Amour di Michael Haneke
Di Dario ArpaioMichael Haneke e il suo Amour sono stati premiati lo scorso maggio a Cannes con la Palma d’Oro da una giuria estasiata di fronte a tanta purezza filmica, almeno quanto altrettanto si è commosso il pubblico. Emmanuelle Riva e Jean Louis Trintignant hanno esaltato la sceneggiatura dello stesso Haneke dando corpo e anima ai due anziani musicisti innamorati della vita vissuta attraverso un amore alimentato dalle piccole cose di ogni giorno, in un’armonia di intenti rara e dolcissima. Qualche screzio banale non ha turbato nel tempo la vita dei due musicisti la cui figlia, impersonata da Isabelle Huppert, vive anche lei di musica, ma con una famiglia assai meno serena.
Tutto il film è ambientato nella casa dei due anziani Anne e Georges e i muri, i quadri, le poltrone, le sedie, tutto partecipa come un coro greco muto e attento spettatore. La quotidianità viene bruscamente interrotta dal destino. Improvvisamente Anne ha una perdita di coscienza e rimane con lo sguardo fisso nel vuoto. Georges tenta di animarla, di riavere la sua compagna. Ma il leggero ictus è solo l’inizio del calvario, lento e inesorabile al quale Georges si oppone con tutto il suo amore, provvedendo lui stesso a tutti i bisogni della donna.

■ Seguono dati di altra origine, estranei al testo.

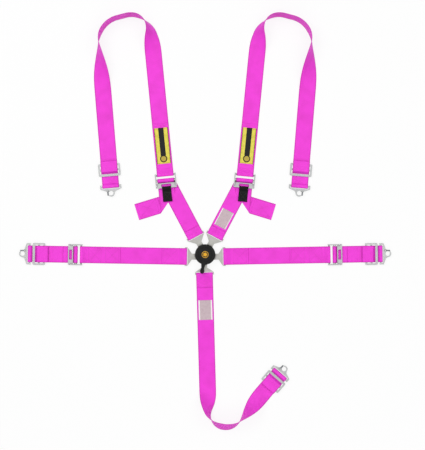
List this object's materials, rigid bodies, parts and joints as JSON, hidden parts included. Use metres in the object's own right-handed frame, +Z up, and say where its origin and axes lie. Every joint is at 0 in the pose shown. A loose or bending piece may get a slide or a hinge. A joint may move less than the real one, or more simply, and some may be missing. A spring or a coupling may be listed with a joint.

Il senso di precarietà della vita, di fragilità, di latente incombenza di un destino ineluttabile avvolgono lo spettatore nello sfacelo con ferma sobrietà intrisa di poesia amara, dura, asciutta, a tratti densa di tenerezze.
La malattia di Anne concede qualche intermezzo al quale i due si aggrappano, ricordando attimi felici vissuti tra quelle stesse mura che, impassibili, assistono al lento disfacimento del corpo e dell’anima della donna e dell’uomo, che diventa lui pure piccolo e indifeso quanto il corpicino di lei. Nulla si può contro la morte. Restano le stanze vuote, impassibili, fredde di fronte al senso dell’amore che le ha attraversate.
La vecchiaia secondo Haneke non è una terza stagione felice dell’esistenza. Ce la mostra in tutta la sua inesorabilità, senza ipocrisie, senza cinismo. Amour non snocciola le accordature dolciastre di altri film analoghi. Haneke ci mostra la disperazione di una lotta che non può avere altro epilogo da quello che è, ci racconta la rabbia, la tenerezza crudele di un addio.
Meravigliosi i due protagonisti. Emmanuelle Riva nei suoi ottantacinque anni ha attraversato tutto il meglio del cinema e del teatro francesi, fin dai suoi esordi nel mai dimenticato Hiroshima non amour di Alain Resnais. Nella sua grande arte interpretativa si lascia plasmare, modellare da Haneke come pochi altri avrebbero saputo fare per dare anima al suo personaggio. Donna coltissima, offre un saggio di grande recitazione, irripetibile. Jean Louis Trintignant di anni ne ha ottantuno ed è altrettanto sublime, perfetto nel ruolo dell’uomo che combatte la malattia della moglie. Pare a tratti indifeso nel suo amore che va oltre la vita. Grande grande interpretazione anche la sua, che dopo i tanti successi sul grande schermo, ancora oggi non si lesina al teatro. Ama i reading di poesie, ama recitare Prévert. In una delle tante interviste seguite alla presentazione di Amour, ha citato il poeta ricordando che “bisognerebbe provare a essere felici, se non altro per dare il buon esempio”.